• [DATASET EXTRACT]:
>> Start

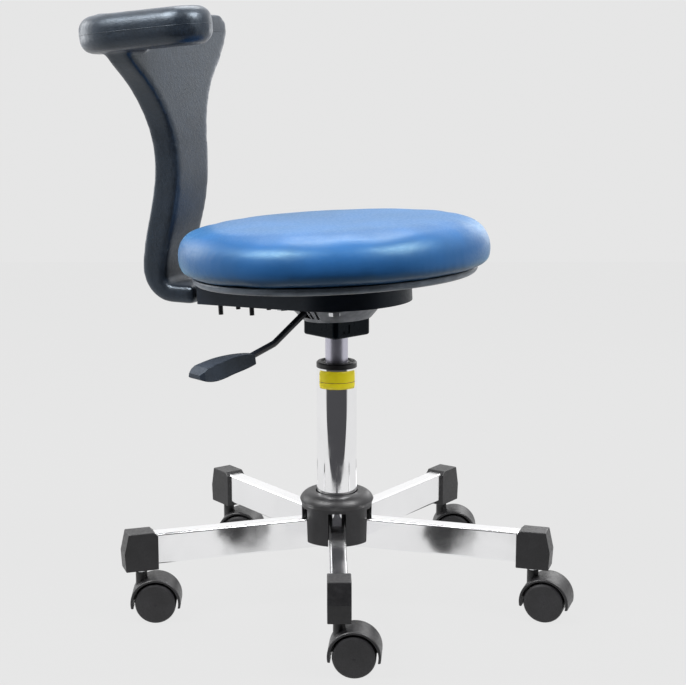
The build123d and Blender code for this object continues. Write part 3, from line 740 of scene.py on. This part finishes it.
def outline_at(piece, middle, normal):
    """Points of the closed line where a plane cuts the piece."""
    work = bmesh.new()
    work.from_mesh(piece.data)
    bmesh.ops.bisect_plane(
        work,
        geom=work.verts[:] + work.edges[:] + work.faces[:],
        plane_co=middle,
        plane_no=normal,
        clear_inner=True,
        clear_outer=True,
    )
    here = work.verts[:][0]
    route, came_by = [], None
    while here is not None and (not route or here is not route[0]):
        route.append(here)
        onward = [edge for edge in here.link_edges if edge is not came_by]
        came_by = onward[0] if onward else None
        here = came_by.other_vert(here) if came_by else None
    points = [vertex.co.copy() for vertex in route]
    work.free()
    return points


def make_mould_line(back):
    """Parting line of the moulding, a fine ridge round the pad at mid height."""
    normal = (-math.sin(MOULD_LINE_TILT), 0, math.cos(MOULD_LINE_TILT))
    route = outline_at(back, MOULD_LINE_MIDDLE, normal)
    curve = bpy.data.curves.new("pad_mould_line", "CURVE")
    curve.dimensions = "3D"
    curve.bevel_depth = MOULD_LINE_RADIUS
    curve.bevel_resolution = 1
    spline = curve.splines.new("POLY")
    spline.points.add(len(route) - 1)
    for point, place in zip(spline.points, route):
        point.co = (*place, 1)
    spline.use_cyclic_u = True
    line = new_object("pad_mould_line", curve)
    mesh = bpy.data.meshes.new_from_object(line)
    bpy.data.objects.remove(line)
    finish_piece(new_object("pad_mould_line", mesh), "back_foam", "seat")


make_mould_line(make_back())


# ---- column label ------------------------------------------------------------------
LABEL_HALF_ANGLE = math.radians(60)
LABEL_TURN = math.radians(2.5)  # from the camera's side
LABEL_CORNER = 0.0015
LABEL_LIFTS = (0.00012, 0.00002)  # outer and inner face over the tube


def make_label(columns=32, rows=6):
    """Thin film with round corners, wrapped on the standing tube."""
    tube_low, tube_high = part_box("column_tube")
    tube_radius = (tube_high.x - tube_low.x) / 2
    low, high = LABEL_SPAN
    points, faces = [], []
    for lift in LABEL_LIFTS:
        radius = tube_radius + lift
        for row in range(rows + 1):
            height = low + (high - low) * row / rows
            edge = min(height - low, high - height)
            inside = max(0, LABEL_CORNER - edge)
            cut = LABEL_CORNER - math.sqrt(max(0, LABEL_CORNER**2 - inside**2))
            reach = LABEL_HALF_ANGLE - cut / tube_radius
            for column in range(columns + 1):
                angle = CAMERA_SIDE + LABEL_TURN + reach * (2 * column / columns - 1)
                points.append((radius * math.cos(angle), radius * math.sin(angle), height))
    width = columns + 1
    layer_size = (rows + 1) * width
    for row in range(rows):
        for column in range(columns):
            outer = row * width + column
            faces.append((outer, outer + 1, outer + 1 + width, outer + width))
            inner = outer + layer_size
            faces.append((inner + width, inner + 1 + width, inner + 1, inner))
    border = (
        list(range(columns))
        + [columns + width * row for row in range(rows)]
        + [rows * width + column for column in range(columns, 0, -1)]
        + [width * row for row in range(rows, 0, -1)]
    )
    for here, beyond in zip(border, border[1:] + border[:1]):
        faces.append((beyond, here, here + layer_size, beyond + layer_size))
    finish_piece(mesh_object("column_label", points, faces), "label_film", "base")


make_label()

>> End

• [STATED EXERCISE]: Write out all the lines again, exactly as they are.

• [COMPLETED EXERCISE]:
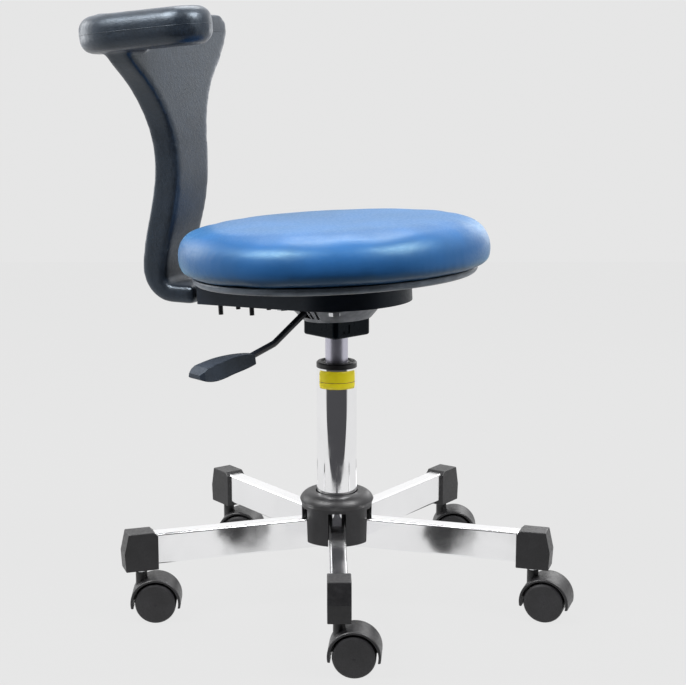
The build123d and Blender code for this object continues. Write part 3, from line 740 of scene.py on. This part finishes it.
def outline_at(piece, middle, normal):
    """Points of the closed line where a plane cuts the piece."""
    work = bmesh.new()
    work.from_mesh(piece.data)
    bmesh.ops.bisect_plane(
        work,
        geom=work.verts[:] + work.edges[:] + work.faces[:],
        plane_co=middle,
        plane_no=normal,
        clear_inner=True,
        clear_outer=True,
    )
    here = work.verts[:][0]
    route, came_by = [], None
    while here is not None and (not route or here is not route[0]):
        route.append(here)
        onward = [edge for edge in here.link_edges if edge is not came_by]
        came_by = onward[0] if onward else None
        here = came_by.other_vert(here) if came_by else None
    points = [vertex.co.copy() for vertex in route]
    work.free()
    return points


def make_mould_line(back):
    """Parting line of the moulding, a fine ridge round the pad at mid height."""
    normal = (-math.sin(MOULD_LINE_TILT), 0, math.cos(MOULD_LINE_TILT))
    route = outline_at(back, MOULD_LINE_MIDDLE, normal)
    curve = bpy.data.curves.new("pad_mould_line", "CURVE")
    curve.dimensions = "3D"
    curve.bevel_depth = MOULD_LINE_RADIUS
    curve.bevel_resolution = 1
    spline = curve.splines.new("POLY")
    spline.points.add(len(route) - 1)
    for point, place in zip(spline.points, route):
        point.co = (*place, 1)
    spline.use_cyclic_u = True
    line = new_object("pad_mould_line", curve)
    mesh = bpy.data.meshes.new_from_object(line)
    bpy.data.objects.remove(line)
    finish_piece(new_object("pad_mould_line", mesh), "back_foam", "seat")


make_mould_line(make_back())


# ---- column label ------------------------------------------------------------------
LABEL_HALF_ANGLE = math.radians(60)
LABEL_TURN = math.radians(2.5)  # from the camera's side
LABEL_CORNER = 0.0015
LABEL_LIFTS = (0.00012, 0.00002)  # outer and inner face over the tube


def make_label(columns=32, rows=6):
    """Thin film with round corners, wrapped on the standing tube."""
    tube_low, tube_high = part_box("column_tube")
    tube_radius = (tube_high.x - tube_low.x) / 2
    low, high = LABEL_SPAN
    points, faces = [], []
    for lift in LABEL_LIFTS:
        radius = tube_radius + lift
        for row in range(rows + 1):
            height = low + (high - low) * row / rows
            edge = min(height - low, high - height)
            inside = max(0, LABEL_CORNER - edge)
            cut = LABEL_CORNER - math.sqrt(max(0, LABEL_CORNER**2 - inside**2))
            reach = LABEL_HALF_ANGLE - cut / tube_radius
            for column in range(columns + 1):
                angle = CAMERA_SIDE + LABEL_TURN + reach * (2 * column / columns - 1)
                points.append((radius * math.cos(angle), radius * math.sin(angle), height))
    width = columns + 1
    layer_size = (rows + 1) * width
    for row in range(rows):
        for column in range(columns):
            outer = row * width + column
            faces.append((outer, outer + 1, outer + 1 + width, outer + width))
            inner = outer + layer_size
            faces.append((inner + width, inner + 1 + width, inner + 1, inner))
    border = (
        list(range(columns))
        + [columns + width * row for row in range(rows)]
        + [rows * width + column for column in range(columns, 0, -1)]
        + [width * row for row in range(rows, 0, -1)]
    )
    for here, beyond in zip(border, border[1:] + border[:1]):
        faces.append((beyond, here, here + layer_size, beyond + layer_size))
    finish_piece(mesh_object("column_label", points, faces), "label_film", "base")


make_label()